Myriad gestures occupy the frames: Scrapings, scratches, fleshy impasto swooshes, and indistinct, watery daubs. These markings can read as distressed and frustrated in some works, and futile and acquiescent in others, but always deliberate. This collective performance of gestures is purposefully difficult to look at and serves as a direct response to the labour involved in Webster’s act of painting – a grappling with the physical and conceptual work that takes place on the canvas. Offsetting this is Webster’s use of a slow-drying cold wax substrate which she describes as a ‘soft and buttery substance.’ It also holds colour brilliantly and, slapped in thick, gaudy, globules onto these tough and unforgiving canvasses, makes for a provocative and palpable body of work.

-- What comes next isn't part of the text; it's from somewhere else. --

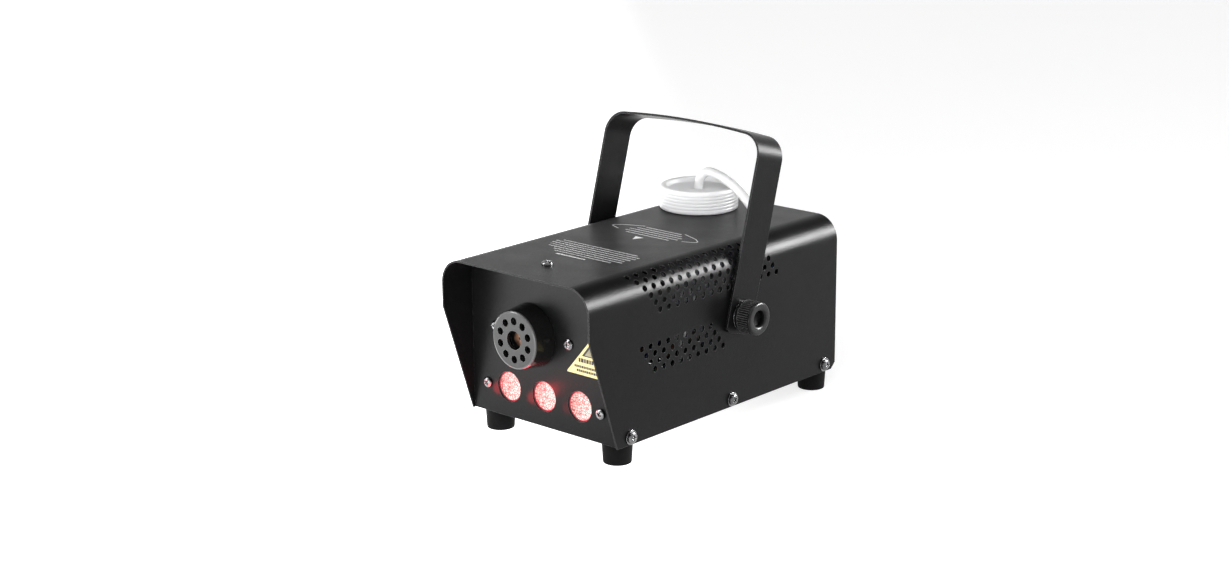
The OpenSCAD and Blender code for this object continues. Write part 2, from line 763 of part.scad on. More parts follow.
module lamp_board() {
  color(c_alu) box([-40, 40], [lamp_board_y, lamp_board_y + 1.6], [lamps_z - 10, lamps_z + 10]);
  color(c_yellow) for (k = [-1:1])
    rod_y(3.4, lamp_x + k * lamp_gap, [lamp_board_y - 1.4, lamp_board_y], lamps_z);
}

module lamp_bracket()
  color(c_alu)
    difference() {
      union() {
        box([-43, 43], [lamp_board_y + 1.65, lamp_board_y + 2.65], [lamps_z - 10, lamps_z + 10]);
        both_sides() {
          box([42, 43], [panel_back, lamp_board_y + 2.65], [lamps_z - 10, lamps_z + 10]);
          box([42, 53], [panel_back, panel_back + 1], [lamps_z - 10, lamps_z + 10]);
        }
      }
      for (s = [-1, 1])
        rod_y(screw_r + 0.02, s * panel_screw_x, [y_panel - 5, panel_back + 5], z_base + panel_screw_z);
    }

module panel_screws()
  color(c_dark_steel) for (s = [-1, 1])
    translate([s * panel_screw_x, panel_front, z_base + panel_screw_z])
      rotate([90, 0, 0]) screw(3.4, 2.1, screw_r, 6);

// Blank triangular sticker with its point up
module warning_sticker()
  color(c_yellow) translate([0, 0, z_base])
    along_y([panel_front - 0.15, panel_front]) polygon([[20, 41], [59.4, 41], [39.7, 63.8]]);

// ---------- pump ----------

module pump_body()
  color(c_plastic) translate([pump_x, 0, pump_z])
    difference() {
      union() {
        rod_y(9.5, 0, [pump_y[1], pump_y[1] + 9], 0);
        rod_y(core_r, 0, [pump_y[0] - 2, pump_y[1] + 1], 0);
        rod_y(7.6, 0, [pump_y[0] - 5, pump_y[0]], 0);
        rod_y(2, 0, [pump_y[1] + 8, pump_y[1] + 16], 0);
        rod_y(1.6, 0, [pump_y[0] - 9, pump_y[0] - 4], 0);
      }
      rod_y(plunger_r + 0.4, 0, [pump_y[0] + 4, pump_y[1] - 2], 0);
    }

module pump_coil()
  color(c_steel) translate([pump_x, 0, pump_z])
    difference() {
      union() {
        rod_y(13, 0, [pump_y[0] + 1.6, pump_y[1] - 1.6], 0);
        for (y = [pump_y[0], pump_y[1] - 1.6])
          box([-15, 15], [y, y + 1.6], [-15, 14]);
        box([-15, 15], pump_y, [-15, -13.4]);
        box([-22, 22], [pump_y[0] + 6, pump_y[1] - 6], [-15, -13.4]);
      }
      rod_y(core_r + 0.05, 0, [pump_y[0] - 1, pump_y[1] + 1], 0);
      for (s = [-1, 1])
        rod_z(2.1, s * 18.5, (pump_y[0] + pump_y[1]) / 2, [-20, 0]);
    }

module pump_plunger()
  color(c_steel) rod_y(plunger_r, pump_x, [pump_y[0] + 8, pump_y[1] - 6], pump_z);

module pump_mounts()
  color(c_rubber) for (s = [-1, 1])
    translate([pump_x + s * 18.5, (pump_y[0] + pump_y[1]) / 2, floor_top]) {
      cylinder(r = 5, h = pump_z - 15 - floor_top);
      translate([0, 0, pump_z - 15 - floor_top]) cylinder(r = 2, h = 4);
    }

// ---------- electronics ----------

module control_board()
  color(c_board) {
    box(board_x, board_y, [board_z, board_z + board_t]);
    for (x = [board_x[0] + 5, board_x[1] - 5], y = [board_y[0] + 5, board_y[1] - 5])
      rod_z(3, x, y, [floor_top, board_z]);
    for (x = [-24:8:0])
      rod_z(3, x, board_y[0] + 8, [board_z + board_t, board_z + board_t + 11]);
  }

module transformer()
  color(c_yellow) translate([-28, board_y[0] + 34, board_z + board_t]) {
    translate([-14, -12, 0]) cube([28, 24, 6]);
    translate([-11, -9, 6]) cube([22, 18, 12]);
  }

module relay()
  color(c_plastic) translate([0, board_y[0] + 26, board_z + board_t]) cube([19, 15.5, 15]);

module terminal_block()
  color(c_board) translate([-20, board_y[1] - 10, board_z + board_t])
    difference() {
      cube([40, 8, 10]);
      for (i = [0:7])
        translate([2.5 + i * 5, 4, 6]) cylinder(r = 1.6, h = 5, $fn = 24);
    }

module radio_receiver()
  color(c_board) {
    box([28, 30], [board_y[0] + 20, board_y[0] + 50], [board_z + board_t, board_z + board_t + 12]);
    rod_z(0.8, 33, board_y[0] + 24, [board_z + board_t, board_z + board_t + 20]);
    box([29.5, 33.2], [board_y[0] + 23.6, board_y[0] + 24.4], [board_z + board_t, board_z + board_t + 1]);
  }

// Sleeved leads, clipped between the rear parts, the board, the heater, the pump and the lamps
module wiring() {
  leads = [
    [[24, 91, 50], [24, 84, 56], [10, 70, 60], [4, 40, 50], [-8, 14, 42], [-12, -4, 33], [-12, -6.5, 31]],
    [[34, 91, 88], [33, 88, 84], [14, 78, 70], [6, 44, 58], [-2, 16, 44], [-2, -4, 33], [-2, -6.5, 31]],
    [[-20.9, 17, 71.8], [-21, 24, 70], [-24, 28, 58], [-20, 18, 44], [-17, -2, 34], [-17, -6.5, 31]],
    [[3.1, 17, 71.8], [3, 26, 66], [2, 26, 54], [4, 12, 42], [8, -2, 34], [8, -6.5, 31]],
    [[30, 34, 56], [28, 24, 60], [20, 10, 50], [14, -2, 36], [13, -6.5, 31]],
    [[46, -78, 34], [50, -70, 34], [52, -40, 32], [50, -14, 34], [34, 2, 34], [18, 0, 34], [17, -6.5, 31]]
  ];
  color(c_knob) for (p = leads) tube(smooth(p, 3), 1.1, 8);
}

// ---------- rear panel ----------

module switch_frame()
  color(c_plastic) translate([switch_mid[0], 0, switch_mid[1]])
    difference() {
      union() {
        along_y([rear_face, rear_face + 1.6]) round_rect(21, 15, 1);
        box([-9.5, 9.5], [rear_face - 16, rear_face], [-6.4, 6.4]);
      }
      box([-8, 8], [rear_face - 8, rear_face + 5], [-5, 5]);
      rod_z(1.1, 0, rear_face + 0.2, [-6, 6]);
    }

// Rocker paddle, lying in its "on" position
module switch_paddle()
  color(c_plastic) translate([switch_mid[0], rear_face + 0.2, switch_mid[1]])
    rotate([0, 0, 9])
      difference() {
        union() {
          box([-7.3, 7.3], [-1.4, 1.2], [-4.6, 4.6]);
          rod_z(1, 0, 0, [-5.6, 5.6]);
          rod_z(2.2, 0, -2, [-3, 3]);
        }
        for (s = [-1, 1])
          rod_z(9, s * 4.6, 9.6, [-10, 10]);
      }

module inlet_socket()
  color(c_plastic) translate([inlet_mid[0], 0, inlet_mid[1]])
    difference() {
      union() {
        along_y([rear_face, rear_face + 2.4]) round_rect(50, 34, 3);
        box([-14, 14], [rear_face - 20, rear_face], [-15, 15]);
      }
      translate([0, 0, 4.5]) along_y([rear_face - 15, rear_face + 5]) socket_shape(24.2, 16.6, 4);
      box([-12.2, 12.2], [rear_face - 17, rear_face + 5], [-13.2, -6.2]);
      for (s = [-1, 1]) {
        rod_y(1.6, s * 20, [rear_face - 5, rear_face + 5], 0);
        rod_y(3, s * 20, [rear_face + 1.4, rear_face + 5], 0);
      }
      for (k = [-1:1])
        box([k * 7 - 2, k * 7 + 2], [rear_face - 30, rear_face], pin_height(k));
    }

function pin_height(k) = k == 0 ? [6, 8] : [1.5, 3.5];

// Mains socket outline: a rectangle with its two upper corners clipped
module socket_shape(w, h, clip)
  polygon([
    [-w / 2, -h / 2], [w / 2, -h / 2], [w / 2, h / 2 - clip],
    [w / 2 - clip, h / 2], [clip - w / 2, h / 2], [-w / 2, h / 2 - clip]
  ]);

module inlet_pins()
  color(c_brass) translate([inlet_mid[0], 0, inlet_mid[1]])
    for (k = [-1:1])
      box([k * 7 - 2, k * 7 + 2], [rear_face - 26, rear_face - 2], pin_height(k));

module fuse_drawer()
  color(c_plastic) translate([inlet_mid[0], 0, inlet_mid[1] - 9.7])
    difference() {
      union() {
        box([-11.8, 11.8], [rear_face - 16.6, rear_face + 2.4], [-3.1, 3.1]);
        box([-4, 4], [rear_face + 2, rear_face + 3.6], [-2.2, 2.2]);
      }
      box([-10.4, 10.4], [rear_face - 11, rear_face - 5], [-2.6, 5]);
    }

module fuse()
  color(c_steel) rod_x(2.5, [inlet_mid[0] - 10, inlet_mid[0] + 10], rear_face - 8, inlet_mid[1] - 9.7);

module inlet_screws()
  color(c_dark_steel) for (s = [-1, 1])
    translate([inlet_mid[0] + s * 20, rear_face + 1.4, inlet_mid[1]])
      rotate([-90, 0, 0]) screw(2.8, 1.8, screw_r, 6);

// ---------- the parts ----------

hood();
chassis();
hood_screws();
hood_screw_washers();
foot(-1, -1);  // foot_front_left
foot(1, -1);  // foot_front_right
foot(-1, 1);  // foot_rear_left
foot(1, 1);  // foot_rear_right
foot_screws();
yoke();
yoke_spacers();
rivet_nuts();
mirror([1, 0, 0]) knob_washer();  // washer_left
knob_washer();  // washer_right
mirror([1, 0, 0]) knob();  // knob_left
knob();  // knob_right
mirror([1, 0, 0]) stud();  // stud_left
stud();  // stud_right
bottle();
bottle_tray();
bottle_cap();
cap_bushing();
hose_grommet();
supply_hose();
hose_filter();
nozzle_guard();
guard_ring_nut();
nozzle_tube();
heater_block();
heater_sleeve();
heater_bracket();
heater_standoffs();
heater_screws();
thermostat();
feed_tube();
lamp_lens(-1);  // lamp_lens_left
lamp_lens(0);  // lamp_lens_middle
lamp_lens(1);  // lamp_lens_right
lamp_holders();
lamp_board();
lamp_bracket();
panel_screws();
warning_sticker();
pump_body();
pump_coil();
pump_plunger();
pump_mounts();
control_board();
transformer();
relay();
terminal_block();
radio_receiver();
wiring();
switch_frame();
switch_paddle();
inlet_socket();
inlet_pins();
fuse_drawer();
fuse();
inlet_screws();
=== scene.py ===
"""Looks of a small fog machine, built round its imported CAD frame."""
import json
import math
import random

import bmesh
import bpy
from mathutils import Matrix, Vector


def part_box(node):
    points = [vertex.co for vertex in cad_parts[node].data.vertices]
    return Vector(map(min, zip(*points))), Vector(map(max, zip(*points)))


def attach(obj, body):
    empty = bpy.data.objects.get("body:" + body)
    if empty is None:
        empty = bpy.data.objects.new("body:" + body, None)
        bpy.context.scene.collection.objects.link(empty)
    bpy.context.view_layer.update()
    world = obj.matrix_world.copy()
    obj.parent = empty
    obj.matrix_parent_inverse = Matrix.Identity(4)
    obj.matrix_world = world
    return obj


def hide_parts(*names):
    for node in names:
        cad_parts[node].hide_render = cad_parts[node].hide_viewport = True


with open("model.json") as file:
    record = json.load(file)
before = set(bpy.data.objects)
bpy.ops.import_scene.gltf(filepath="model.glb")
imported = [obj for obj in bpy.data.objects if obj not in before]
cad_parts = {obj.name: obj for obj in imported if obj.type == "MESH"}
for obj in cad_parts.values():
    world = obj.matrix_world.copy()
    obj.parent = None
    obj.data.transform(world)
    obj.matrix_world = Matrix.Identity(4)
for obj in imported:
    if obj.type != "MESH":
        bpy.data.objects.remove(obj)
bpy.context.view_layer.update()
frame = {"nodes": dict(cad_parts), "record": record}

MM = 0.001
NODES = frame["nodes"]
SAME_SPOT = 1e-7
CAD_WELD = 1e-6


# ---------- places read from the frame ----------

def middle(node):
    low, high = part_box(node)
    return (low + high) / 2


HOOD_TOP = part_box("hood")[1].z
PANEL_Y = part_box("chassis")[0].y


# ---------- camera ----------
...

A work like Aphrodite Sky (Dash) does well to demonstrate both Webster’s process and material in this regard. Oil paints and wax appear in near-flippant increments, serving as slivers of fantasy projected onto the rough reality of a barren landscape which, in this case, is by way of stretches of unpainted jute canvas. This can be seen again in Crystal Chambers no.7, (Island and Viridian Boatsman) where a stream of dreamy, saccharine blue is improbably placed alongside groups of desiccated palm trees in black. In Crystal Chambers no. 6 (Mountain Dance) similar tactics are employed, this time with the thin, guiding lines of a camera grid (or the tiled interface of an Instagram account). Frenetic scratches, brittle wax markings, and soft oils occupy the abstract mountain-top scene, all restlessly contained in a seemingly perfect square.
It is through this fantastic collision and subsequent cohabitation of motion and material that Webster challenges ideas of beauty, perception, intention and more. What kind of fantasy and artifice do we readily project onto the landscapes, people, and objects around us, both historically and in the contemporary world? How has digitality factored into our ways of engaging with the world? The eager and haphazard pangs of colour and motion merged with the “stubborn emergence of surface” that Webster excavates in these works serve various functions. They are at once the striking, doctored Instagram image and the blank photo grid that lies beneath, the viral post and the glitch in the algorithm, the idyllic landscape and the obstinate history it contains. It is the reality and the fantasy held in a single frame.